[begin DATA SECTION]
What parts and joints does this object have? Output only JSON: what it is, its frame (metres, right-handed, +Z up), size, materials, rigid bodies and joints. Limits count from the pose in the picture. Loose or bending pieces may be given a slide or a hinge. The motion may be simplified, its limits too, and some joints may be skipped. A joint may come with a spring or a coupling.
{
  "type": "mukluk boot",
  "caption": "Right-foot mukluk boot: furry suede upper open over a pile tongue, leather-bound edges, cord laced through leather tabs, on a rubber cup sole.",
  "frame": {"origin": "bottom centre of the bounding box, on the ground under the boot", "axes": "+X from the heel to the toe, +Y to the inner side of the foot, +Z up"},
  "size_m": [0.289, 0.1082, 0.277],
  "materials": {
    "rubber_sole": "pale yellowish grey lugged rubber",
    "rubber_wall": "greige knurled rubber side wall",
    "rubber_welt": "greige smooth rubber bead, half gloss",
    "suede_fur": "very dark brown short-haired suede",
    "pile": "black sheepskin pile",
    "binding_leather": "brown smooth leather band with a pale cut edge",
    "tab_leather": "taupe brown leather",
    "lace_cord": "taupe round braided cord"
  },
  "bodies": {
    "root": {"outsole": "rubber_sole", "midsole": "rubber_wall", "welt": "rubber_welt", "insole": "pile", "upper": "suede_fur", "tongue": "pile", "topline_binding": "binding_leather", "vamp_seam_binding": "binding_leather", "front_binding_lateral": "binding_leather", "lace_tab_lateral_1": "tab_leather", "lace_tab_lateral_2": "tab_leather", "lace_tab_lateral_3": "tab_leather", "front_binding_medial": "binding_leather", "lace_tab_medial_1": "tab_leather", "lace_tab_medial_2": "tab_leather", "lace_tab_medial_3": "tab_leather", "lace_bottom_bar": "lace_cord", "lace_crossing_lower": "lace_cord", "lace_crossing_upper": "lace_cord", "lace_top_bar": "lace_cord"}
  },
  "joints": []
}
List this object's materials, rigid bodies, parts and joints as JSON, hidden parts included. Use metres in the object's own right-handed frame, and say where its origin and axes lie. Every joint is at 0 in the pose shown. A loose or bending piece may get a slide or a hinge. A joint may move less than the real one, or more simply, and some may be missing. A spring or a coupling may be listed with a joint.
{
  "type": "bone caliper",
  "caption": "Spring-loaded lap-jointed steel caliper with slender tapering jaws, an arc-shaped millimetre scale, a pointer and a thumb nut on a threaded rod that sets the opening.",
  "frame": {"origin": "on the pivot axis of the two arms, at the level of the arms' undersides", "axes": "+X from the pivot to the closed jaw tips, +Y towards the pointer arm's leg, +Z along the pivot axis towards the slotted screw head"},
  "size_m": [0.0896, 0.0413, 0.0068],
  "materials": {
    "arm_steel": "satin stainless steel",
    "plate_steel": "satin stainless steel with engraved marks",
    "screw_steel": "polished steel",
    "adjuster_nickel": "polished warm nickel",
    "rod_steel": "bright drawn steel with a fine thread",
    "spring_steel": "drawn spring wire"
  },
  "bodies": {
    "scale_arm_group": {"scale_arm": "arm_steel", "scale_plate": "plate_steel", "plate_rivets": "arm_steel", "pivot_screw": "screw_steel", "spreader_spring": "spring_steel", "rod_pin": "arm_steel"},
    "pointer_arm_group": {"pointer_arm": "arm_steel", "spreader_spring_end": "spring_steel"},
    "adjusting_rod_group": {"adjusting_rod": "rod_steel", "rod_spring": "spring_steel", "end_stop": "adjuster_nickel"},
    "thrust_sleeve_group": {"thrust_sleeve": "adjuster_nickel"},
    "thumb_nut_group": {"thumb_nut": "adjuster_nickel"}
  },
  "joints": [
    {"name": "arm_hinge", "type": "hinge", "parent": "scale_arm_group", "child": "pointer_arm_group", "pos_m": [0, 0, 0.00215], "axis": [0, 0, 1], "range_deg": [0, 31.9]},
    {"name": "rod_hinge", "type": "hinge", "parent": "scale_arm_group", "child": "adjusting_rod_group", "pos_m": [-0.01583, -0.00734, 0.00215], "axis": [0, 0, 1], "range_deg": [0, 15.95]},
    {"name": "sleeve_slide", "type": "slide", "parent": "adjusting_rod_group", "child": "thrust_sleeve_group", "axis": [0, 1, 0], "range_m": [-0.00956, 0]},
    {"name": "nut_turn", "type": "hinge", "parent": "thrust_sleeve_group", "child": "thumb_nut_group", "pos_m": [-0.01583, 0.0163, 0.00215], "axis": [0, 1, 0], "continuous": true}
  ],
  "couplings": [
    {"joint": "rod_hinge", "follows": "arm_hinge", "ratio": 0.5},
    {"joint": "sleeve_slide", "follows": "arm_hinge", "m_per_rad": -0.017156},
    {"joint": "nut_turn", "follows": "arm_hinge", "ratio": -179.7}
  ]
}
[end DATA SECTION]
[begin DATA SECTION]
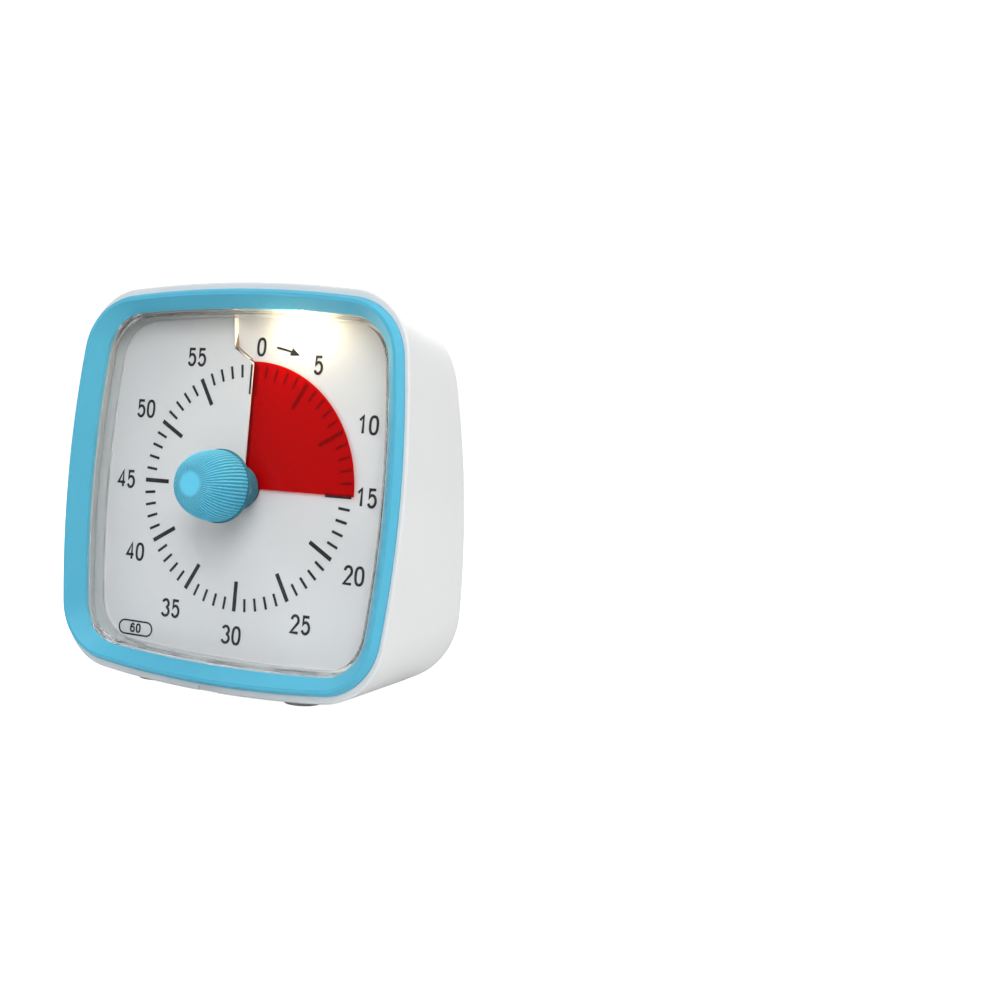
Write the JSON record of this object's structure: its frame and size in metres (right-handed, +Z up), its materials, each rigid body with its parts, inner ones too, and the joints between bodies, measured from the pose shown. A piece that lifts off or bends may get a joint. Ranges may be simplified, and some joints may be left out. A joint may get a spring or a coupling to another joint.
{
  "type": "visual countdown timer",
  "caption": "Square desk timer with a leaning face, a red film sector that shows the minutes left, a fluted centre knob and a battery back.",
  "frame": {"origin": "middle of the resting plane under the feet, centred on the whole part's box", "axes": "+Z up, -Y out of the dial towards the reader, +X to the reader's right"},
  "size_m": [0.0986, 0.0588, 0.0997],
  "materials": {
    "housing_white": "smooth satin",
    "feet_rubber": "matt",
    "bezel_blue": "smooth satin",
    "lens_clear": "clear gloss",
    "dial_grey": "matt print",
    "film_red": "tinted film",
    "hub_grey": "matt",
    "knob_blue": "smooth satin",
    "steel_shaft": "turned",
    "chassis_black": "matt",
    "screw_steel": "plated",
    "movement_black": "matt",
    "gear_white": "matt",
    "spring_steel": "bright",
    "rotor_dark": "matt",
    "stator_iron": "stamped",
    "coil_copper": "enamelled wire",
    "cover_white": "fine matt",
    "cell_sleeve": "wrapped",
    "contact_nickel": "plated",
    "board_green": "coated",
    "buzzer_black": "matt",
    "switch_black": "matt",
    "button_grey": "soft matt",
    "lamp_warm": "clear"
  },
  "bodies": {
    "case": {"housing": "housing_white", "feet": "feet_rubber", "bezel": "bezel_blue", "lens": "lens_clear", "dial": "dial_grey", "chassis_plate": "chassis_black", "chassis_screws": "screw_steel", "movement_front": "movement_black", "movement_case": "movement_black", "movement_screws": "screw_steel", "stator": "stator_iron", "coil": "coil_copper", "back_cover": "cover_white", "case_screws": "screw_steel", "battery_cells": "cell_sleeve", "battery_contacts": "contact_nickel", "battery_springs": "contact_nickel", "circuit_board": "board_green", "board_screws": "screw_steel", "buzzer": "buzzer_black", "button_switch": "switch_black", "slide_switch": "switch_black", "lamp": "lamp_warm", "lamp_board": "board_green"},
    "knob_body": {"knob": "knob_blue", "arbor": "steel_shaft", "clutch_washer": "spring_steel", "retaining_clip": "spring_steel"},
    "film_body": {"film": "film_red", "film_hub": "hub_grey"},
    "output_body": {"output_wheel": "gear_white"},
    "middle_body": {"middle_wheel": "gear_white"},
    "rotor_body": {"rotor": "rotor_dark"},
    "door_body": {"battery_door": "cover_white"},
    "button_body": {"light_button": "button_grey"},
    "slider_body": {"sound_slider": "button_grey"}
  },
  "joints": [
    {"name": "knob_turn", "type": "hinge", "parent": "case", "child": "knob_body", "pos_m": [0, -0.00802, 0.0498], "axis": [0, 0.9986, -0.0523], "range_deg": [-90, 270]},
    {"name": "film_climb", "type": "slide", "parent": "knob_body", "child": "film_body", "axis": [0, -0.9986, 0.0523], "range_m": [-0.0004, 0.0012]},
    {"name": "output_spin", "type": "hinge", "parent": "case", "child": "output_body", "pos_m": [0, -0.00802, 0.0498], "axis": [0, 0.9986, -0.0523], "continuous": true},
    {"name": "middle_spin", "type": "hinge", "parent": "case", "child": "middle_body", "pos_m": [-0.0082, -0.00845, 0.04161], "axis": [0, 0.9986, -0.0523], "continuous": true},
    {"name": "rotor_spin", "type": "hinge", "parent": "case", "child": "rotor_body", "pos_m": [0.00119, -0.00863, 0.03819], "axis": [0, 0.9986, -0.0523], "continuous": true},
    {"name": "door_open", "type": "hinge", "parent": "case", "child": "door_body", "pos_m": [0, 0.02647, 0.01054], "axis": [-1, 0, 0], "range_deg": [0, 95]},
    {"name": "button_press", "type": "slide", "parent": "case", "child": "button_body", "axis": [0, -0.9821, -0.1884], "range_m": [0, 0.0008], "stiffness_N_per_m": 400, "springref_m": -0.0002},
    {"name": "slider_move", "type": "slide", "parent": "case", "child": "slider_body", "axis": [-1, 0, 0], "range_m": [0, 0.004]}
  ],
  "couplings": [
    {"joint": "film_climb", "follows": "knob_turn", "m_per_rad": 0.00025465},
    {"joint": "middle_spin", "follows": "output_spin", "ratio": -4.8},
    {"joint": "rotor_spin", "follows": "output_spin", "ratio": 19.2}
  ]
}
[end DATA SECTION]
[begin DATA SECTION]
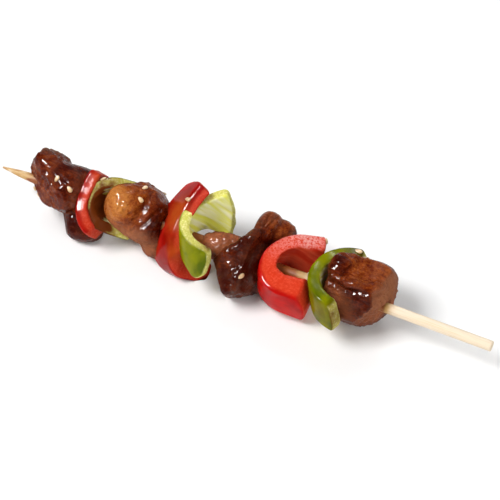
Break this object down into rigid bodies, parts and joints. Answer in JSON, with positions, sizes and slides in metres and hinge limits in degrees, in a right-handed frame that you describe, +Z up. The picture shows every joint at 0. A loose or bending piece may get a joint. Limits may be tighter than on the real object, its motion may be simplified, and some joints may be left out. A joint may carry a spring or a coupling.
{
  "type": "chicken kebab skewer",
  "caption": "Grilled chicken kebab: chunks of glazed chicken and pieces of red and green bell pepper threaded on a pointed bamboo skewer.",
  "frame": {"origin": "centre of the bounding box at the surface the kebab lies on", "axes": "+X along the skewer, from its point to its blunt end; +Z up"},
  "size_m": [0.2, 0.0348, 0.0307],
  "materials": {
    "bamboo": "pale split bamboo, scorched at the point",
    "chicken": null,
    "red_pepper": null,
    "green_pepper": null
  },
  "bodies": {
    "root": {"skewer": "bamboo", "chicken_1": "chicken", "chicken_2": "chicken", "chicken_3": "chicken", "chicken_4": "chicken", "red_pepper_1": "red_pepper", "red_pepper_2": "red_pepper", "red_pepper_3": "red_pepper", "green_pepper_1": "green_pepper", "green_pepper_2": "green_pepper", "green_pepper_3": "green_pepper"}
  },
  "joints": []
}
[end DATA SECTION]
Locate the word "shows" in the entries, and copy every line where it is found.

FULL OUTPUT.
  "caption": "Square desk timer with a leaning face, a red film sector that shows the minutes left, a fluted centre knob and a battery back.",
Break this object down into rigid bodies, parts and joints. Answer in JSON, with positions, sizes and slides in metres and hinge limits in degrees, in a right-handed frame that you describe, +Z up. The picture shows every joint at 0. A loose or bending piece may get a joint. Limits may be tighter than on the real object, its motion may be simplified, and some joints may be left out. A joint may carry a spring or a coupling.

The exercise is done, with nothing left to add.